» **INFORMATION PROVIDED**
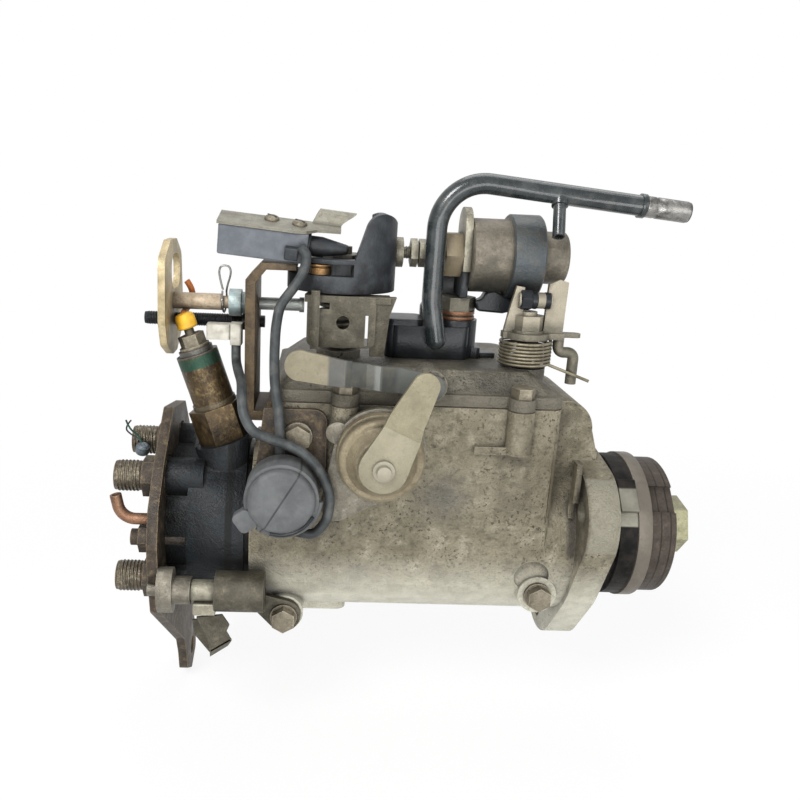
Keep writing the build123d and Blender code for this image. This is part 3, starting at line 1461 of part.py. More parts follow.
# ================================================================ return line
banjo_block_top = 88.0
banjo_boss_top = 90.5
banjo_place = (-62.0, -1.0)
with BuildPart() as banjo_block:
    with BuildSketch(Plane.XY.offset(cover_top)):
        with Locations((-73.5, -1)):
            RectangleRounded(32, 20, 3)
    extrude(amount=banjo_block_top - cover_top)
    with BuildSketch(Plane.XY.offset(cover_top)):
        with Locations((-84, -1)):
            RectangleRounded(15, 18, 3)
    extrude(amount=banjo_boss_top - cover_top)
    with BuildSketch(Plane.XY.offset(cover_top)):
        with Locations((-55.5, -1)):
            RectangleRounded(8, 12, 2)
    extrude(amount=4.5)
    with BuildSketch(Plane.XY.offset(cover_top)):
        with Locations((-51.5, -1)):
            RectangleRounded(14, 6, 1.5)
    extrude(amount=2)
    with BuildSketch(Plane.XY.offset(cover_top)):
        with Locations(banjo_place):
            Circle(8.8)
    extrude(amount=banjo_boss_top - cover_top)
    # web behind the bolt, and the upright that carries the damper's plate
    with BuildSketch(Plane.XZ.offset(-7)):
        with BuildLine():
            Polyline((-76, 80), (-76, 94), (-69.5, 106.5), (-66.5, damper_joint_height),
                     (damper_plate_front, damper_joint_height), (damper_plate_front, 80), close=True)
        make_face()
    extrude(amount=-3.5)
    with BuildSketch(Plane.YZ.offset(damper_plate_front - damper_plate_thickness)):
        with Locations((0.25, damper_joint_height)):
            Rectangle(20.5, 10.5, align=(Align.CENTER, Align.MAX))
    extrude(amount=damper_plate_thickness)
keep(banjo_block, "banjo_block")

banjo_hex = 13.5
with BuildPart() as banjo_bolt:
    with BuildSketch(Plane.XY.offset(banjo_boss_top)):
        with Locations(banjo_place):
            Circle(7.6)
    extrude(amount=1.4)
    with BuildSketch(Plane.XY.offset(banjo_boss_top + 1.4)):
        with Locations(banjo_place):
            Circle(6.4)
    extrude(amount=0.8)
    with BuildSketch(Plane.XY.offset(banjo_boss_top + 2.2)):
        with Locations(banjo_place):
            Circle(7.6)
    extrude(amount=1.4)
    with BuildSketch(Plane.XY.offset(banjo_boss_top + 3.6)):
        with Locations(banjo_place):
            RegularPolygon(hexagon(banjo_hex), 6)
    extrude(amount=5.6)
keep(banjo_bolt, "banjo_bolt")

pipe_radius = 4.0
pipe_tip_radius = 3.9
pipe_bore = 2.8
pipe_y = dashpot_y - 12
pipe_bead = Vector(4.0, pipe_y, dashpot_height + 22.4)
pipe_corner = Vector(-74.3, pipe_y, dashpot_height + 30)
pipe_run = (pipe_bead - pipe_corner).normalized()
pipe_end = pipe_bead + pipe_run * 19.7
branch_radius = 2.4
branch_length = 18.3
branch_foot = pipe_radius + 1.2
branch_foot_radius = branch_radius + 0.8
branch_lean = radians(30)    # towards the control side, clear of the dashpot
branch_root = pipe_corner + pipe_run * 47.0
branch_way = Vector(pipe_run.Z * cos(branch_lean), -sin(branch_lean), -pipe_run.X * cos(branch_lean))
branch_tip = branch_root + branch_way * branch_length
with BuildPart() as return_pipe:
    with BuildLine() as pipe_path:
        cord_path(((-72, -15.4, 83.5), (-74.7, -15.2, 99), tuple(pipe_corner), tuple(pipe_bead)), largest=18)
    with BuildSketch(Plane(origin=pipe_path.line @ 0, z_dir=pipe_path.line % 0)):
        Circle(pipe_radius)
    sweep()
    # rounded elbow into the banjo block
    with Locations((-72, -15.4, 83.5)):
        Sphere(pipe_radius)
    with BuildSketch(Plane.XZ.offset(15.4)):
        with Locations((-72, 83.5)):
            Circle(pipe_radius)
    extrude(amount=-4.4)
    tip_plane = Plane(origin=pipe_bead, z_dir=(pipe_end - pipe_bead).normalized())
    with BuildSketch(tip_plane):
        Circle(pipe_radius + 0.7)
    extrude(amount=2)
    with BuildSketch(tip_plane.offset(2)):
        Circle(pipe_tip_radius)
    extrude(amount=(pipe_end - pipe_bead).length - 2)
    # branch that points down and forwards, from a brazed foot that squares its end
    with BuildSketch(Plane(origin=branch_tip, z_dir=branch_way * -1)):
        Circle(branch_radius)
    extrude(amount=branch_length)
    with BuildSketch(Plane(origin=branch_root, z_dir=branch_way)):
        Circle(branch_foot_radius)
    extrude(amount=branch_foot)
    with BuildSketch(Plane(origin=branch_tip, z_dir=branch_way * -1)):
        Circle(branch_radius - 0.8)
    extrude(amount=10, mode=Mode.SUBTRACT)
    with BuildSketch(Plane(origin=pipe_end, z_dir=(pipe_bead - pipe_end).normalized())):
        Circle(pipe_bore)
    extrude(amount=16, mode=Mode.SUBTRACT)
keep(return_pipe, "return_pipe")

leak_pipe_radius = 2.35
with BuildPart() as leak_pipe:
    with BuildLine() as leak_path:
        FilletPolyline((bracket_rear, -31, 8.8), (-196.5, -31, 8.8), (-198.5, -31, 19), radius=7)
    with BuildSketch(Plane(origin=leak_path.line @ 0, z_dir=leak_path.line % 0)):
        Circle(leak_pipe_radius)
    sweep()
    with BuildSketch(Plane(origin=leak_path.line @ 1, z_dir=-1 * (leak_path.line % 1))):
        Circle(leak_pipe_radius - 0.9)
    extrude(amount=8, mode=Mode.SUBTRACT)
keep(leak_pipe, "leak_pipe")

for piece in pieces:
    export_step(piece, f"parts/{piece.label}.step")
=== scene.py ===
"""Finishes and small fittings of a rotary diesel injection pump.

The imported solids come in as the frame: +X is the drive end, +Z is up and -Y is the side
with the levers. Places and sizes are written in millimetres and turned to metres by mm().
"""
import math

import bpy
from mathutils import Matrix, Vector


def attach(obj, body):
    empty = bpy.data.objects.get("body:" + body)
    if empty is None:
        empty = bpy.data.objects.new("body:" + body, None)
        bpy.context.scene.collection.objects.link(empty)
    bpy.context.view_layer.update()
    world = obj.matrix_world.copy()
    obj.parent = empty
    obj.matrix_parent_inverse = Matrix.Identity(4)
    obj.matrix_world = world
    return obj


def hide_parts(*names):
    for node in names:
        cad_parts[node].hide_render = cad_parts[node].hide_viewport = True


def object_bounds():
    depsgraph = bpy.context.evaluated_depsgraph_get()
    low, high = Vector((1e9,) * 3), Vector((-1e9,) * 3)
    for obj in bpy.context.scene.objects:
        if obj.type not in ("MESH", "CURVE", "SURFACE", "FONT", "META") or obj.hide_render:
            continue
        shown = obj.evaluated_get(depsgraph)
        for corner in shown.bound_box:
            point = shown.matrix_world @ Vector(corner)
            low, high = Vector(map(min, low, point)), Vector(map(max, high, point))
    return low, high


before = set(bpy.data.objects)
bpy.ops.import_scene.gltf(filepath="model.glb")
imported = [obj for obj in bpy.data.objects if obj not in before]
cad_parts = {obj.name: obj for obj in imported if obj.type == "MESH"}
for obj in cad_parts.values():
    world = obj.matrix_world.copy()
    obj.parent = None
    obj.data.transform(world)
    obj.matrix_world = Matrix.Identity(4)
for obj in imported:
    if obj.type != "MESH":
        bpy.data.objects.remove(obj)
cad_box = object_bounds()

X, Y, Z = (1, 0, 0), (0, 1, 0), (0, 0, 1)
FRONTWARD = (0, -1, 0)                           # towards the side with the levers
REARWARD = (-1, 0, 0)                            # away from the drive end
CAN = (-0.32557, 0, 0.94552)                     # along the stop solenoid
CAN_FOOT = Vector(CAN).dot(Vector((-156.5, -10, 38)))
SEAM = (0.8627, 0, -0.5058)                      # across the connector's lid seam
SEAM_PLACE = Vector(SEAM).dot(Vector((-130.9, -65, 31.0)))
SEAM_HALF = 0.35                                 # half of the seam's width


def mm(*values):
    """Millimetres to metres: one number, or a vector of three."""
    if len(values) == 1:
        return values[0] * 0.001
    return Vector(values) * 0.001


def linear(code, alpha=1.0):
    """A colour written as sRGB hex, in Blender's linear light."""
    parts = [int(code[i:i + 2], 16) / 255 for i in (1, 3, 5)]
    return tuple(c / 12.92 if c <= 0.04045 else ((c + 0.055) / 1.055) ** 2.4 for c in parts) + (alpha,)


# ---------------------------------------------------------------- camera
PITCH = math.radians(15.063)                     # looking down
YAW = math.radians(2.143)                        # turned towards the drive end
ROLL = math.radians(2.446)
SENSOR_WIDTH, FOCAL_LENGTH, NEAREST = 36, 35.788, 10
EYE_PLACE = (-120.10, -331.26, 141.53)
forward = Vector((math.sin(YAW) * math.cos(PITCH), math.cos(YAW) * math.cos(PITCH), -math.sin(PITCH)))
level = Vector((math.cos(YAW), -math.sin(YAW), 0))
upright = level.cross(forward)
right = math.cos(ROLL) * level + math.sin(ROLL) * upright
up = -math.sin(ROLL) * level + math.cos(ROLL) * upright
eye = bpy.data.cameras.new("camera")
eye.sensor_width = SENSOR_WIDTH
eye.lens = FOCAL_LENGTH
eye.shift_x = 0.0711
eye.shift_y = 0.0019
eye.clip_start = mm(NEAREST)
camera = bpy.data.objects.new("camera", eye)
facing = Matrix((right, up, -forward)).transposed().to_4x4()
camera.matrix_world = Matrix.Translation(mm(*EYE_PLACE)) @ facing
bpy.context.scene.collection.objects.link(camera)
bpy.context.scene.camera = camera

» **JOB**
From the line with "The imported solids" through the line with "cad_box = object_bounds()", set down every line exactly and nothing besides.

» **RIGHT ANSWER**
The imported solids come in as the frame: +X is the drive end, +Z is up and -Y is the side
with the levers. Places and sizes are written in millimetres and turned to metres by mm().
"""
import math

import bpy
from mathutils import Matrix, Vector


def attach(obj, body):
    empty = bpy.data.objects.get("body:" + body)
    if empty is None:
        empty = bpy.data.objects.new("body:" + body, None)
        bpy.context.scene.collection.objects.link(empty)
    bpy.context.view_layer.update()
    world = obj.matrix_world.copy()
    obj.parent = empty
    obj.matrix_parent_inverse = Matrix.Identity(4)
    obj.matrix_world = world
    return obj


def hide_parts(*names):
    for node in names:
        cad_parts[node].hide_render = cad_parts[node].hide_viewport = True


def object_bounds():
    depsgraph = bpy.context.evaluated_depsgraph_get()
    low, high = Vector((1e9,) * 3), Vector((-1e9,) * 3)
    for obj in bpy.context.scene.objects:
        if obj.type not in ("MESH", "CURVE", "SURFACE", "FONT", "META") or obj.hide_render:
            continue
        shown = obj.evaluated_get(depsgraph)
        for corner in shown.bound_box:
            point = shown.matrix_world @ Vector(corner)
            low, high = Vector(map(min, low, point)), Vector(map(max, high, point))
    return low, high


before = set(bpy.data.objects)
bpy.ops.import_scene.gltf(filepath="model.glb")
imported = [obj for obj in bpy.data.objects if obj not in before]
cad_parts = {obj.name: obj for obj in imported if obj.type == "MESH"}
for obj in cad_parts.values():
    world = obj.matrix_world.copy()
    obj.parent = None
    obj.data.transform(world)
    obj.matrix_world = Matrix.Identity(4)
for obj in imported:
    if obj.type != "MESH":
        bpy.data.objects.remove(obj)
cad_box = object_bounds()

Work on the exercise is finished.